My wife and I got married during the season of Advent. We love this season, with Advent wreaths, hymns like O Come, O Come Emmanuel, adding more and more decorations to our tree to mark each week, and of course, calendars with their chocolate for a little daily treat. (Incidentally, you may have heard that Tiffany and Co has released their own Advent calendar this year, with a different piece of jewelry each day of December, starting at $112,000. Come, Lord Jesus indeed!)
The night before our wedding, my wife surprised me with a little gift. She left the room, and I was so excited, I opened the gift before she came back in. That was not a good decision on my part—it did NOT go over well. I’m lucky we still exchanged vows the next day!
Just a couple of weeks ago, while driving to The Basilica I heard Christmas music on the radio. In that excitement, I made multiple phone calls (hands free) to alert loved ones that we can begin listening to our holiday favorites a full two weeks before Thanksgiving! One of those calls was to my wife, who did not share my excitement! She is a bit better at waiting than I am.

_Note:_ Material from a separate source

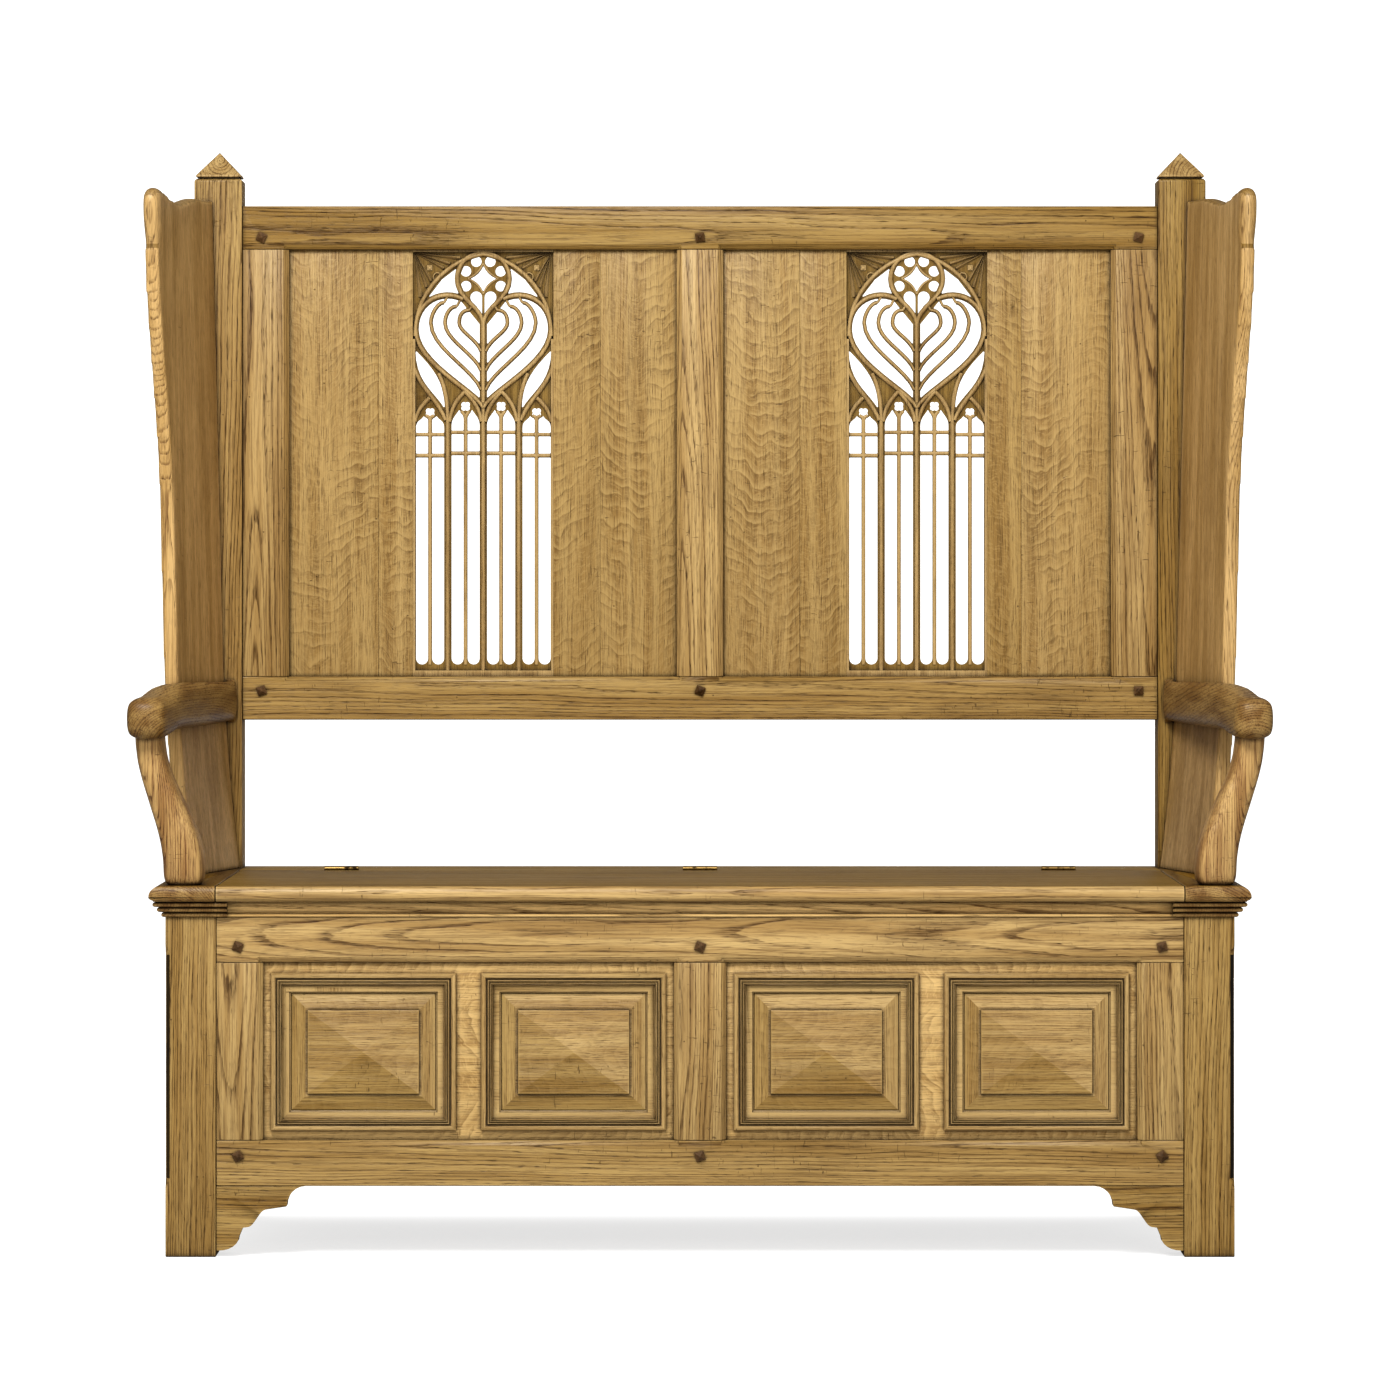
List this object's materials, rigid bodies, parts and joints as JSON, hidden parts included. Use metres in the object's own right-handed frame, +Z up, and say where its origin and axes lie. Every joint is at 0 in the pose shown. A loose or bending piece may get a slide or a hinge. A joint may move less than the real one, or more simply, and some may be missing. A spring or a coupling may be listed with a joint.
{
  "type": "church pew",
  "caption": "High-backed oak settle pew with a lift-up seat lid over a panelled box, shaped wings and arms, and two pierced tracery panels in its framed back.",
  "frame": {"origin": "on the floor, at the middle of the pew's width and depth", "axes": "+X along the seat, to the right as seen by someone facing the pew's front; the front faces -Y; +Z up"},
  "size_m": [1.4526, 0.58, 1.434],
  "materials": {
    "oak_frame": "waxed oak, flat-sawn figure, worn arrises",
    "oak_boards": "waxed oak, quarter-sawn with ray fleck",
    "oak_tracery": "waxed oak, carved, dark in the recesses",
    "oak_fields": "waxed oak, moulded, dark in the corners",
    "oak_seat": "waxed oak, flat-sawn, worn",
    "oak_arms": "darker waxed oak, polished by use",
    "oak_wings": "waxed oak, straight grain",
    "oak_pegs": "dark stained oak",
    "oak_plain": "plain oak, unwaxed",
    "brass": "aged brass"
  },
  "bodies": {
    "base": {"front_leg_left": "oak_frame", "front_leg_right": "oak_frame", "rear_post_left": "oak_frame", "rear_post_right": "oak_frame", "post_cap_left": "oak_frame", "post_cap_right": "oak_frame", "front_top_rail": "oak_frame", "front_bottom_rail": "oak_frame", "front_stile_left": "oak_frame", "front_stile_right": "oak_frame", "front_muntin": "oak_frame", "front_panel_left": "oak_boards", "front_panel_right": "oak_boards", "field_mouldings_left": "oak_fields", "field_mouldings_right": "oak_fields", "raised_field_1": "oak_fields", "raised_field_2": "oak_fields", "raised_field_3": "oak_fields", "raised_field_4": "oak_fields", "front_bracket_left": "oak_frame", "front_bracket_right": "oak_frame", "front_frieze": "oak_frame", "cornice_left": "oak_arms", "cornice_right": "oak_arms", "seat_end_board_left": "oak_arms", "seat_end_board_right": "oak_arms", "side_top_rail_left": "oak_frame", "side_top_rail_right": "oak_frame", "side_bottom_rail_left": "oak_frame", "side_bottom_rail_right": "oak_frame", "side_panel_left": "oak_boards", "side_panel_right": "oak_boards", "seat_rear_board": "oak_seat", "rear_bottom_rail": "oak_frame", "rear_panel": "oak_plain", "floor_boards": "oak_plain", "hinge_fixed_leaves": "brass", "hinge_pins": "brass", "hinge_fixed_screws": "brass", "back_top_rail": "oak_frame", "back_bottom_rail": "oak_frame", "back_stile_left": "oak_frame", "back_stile_right": "oak_frame", "back_muntin": "oak_frame", "back_outer_boards_left": "oak_boards", "back_outer_boards_right": "oak_boards", "back_inner_boards_left": "oak_boards", "back_inner_boards_right": "oak_boards", "tracery_left": "oak_tracery", "tracery_right": "oak_tracery", "wing_left": "oak_wings", "wing_right": "oak_wings", "arm_left": "oak_arms", "arm_right": "oak_arms", "arm_support_left": "oak_arms", "arm_support_right": "oak_arms", "pegs": "oak_pegs"},
    "lid": {"seat_lid": "oak_seat", "hinge_moving_leaves": "brass", "hinge_moving_screws": "brass"}
  },
  "joints": [
    {"name": "lid_hinge", "type": "hinge", "parent": "base", "child": "lid", "pos_m": [0, 0.166, 0.474], "axis": [-1, 0, 0], "range_deg": [0, 98]}
  ]
}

Perhaps I’m drawn to this particular season because it forces me to stretch myself and grow in patience and faith. And perhaps I’m not alone in needing that growth. The Church gives us this season because we all need this grace of waiting, as difficult as it can be at times. Some of this waiting is good—like children waiting for Santa to come or families waiting to see loved ones during the holidays.
For others, the waiting is so difficult: for a loved one to come home from being deployed abroad, for a medical test result to come back or an upcoming surgery. Millions wait at borders and in camps for the chance at a better life for their families and the list goes on.
December 8 is the traditional date on the Church’s calendar to celebrate Mary’s Immaculate Conception, her being freed from sin so that she could conceive and bear the Christ child, our Savior and Redeemer. The Gospel for the Immaculate Conception tells the dramatic story of Mary being visited by the angel Gabriel and being told she would conceive and bear her son, Jesus. After the angel departs, Mary was left to wait. No doubt she had lots to ponder! And yet, in her waiting, she did not stay alone. She went to visit her cousin Elizabeth, who was pregnant with John the Baptist, to wait and be together.
Perhaps that is where the grace we need to wait comes from, in family and community. That’s why we gather these weeks for Mass, holy days, vespers, Taizé prayer, etc. All so we can receive the grace to wait, and prepare our hearts again, for the coming Christmas feast. Together, may we all know the grace of holy waiting in this holy season.